Dataset records:
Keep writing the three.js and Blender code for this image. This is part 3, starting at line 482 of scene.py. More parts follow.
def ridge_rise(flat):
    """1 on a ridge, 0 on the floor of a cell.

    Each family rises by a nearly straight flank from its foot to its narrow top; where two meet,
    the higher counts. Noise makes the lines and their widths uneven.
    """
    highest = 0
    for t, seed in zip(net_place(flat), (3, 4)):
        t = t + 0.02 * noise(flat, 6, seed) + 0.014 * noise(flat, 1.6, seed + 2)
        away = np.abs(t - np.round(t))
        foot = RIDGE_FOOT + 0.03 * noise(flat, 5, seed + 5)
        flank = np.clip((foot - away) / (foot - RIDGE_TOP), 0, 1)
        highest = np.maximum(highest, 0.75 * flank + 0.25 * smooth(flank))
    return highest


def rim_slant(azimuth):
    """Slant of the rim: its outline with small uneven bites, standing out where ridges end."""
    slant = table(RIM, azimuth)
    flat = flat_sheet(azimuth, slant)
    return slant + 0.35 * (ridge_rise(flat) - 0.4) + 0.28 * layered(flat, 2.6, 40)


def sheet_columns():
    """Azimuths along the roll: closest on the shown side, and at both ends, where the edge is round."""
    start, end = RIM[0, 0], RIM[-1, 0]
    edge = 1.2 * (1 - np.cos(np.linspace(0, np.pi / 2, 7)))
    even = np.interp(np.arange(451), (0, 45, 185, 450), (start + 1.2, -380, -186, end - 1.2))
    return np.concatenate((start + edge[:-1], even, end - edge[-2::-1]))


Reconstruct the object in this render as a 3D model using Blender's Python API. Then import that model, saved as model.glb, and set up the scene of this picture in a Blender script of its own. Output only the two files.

Challenge: Some lines of the records may hold the word "this". How many do? Answer with a number and nothing else.

Task response: 2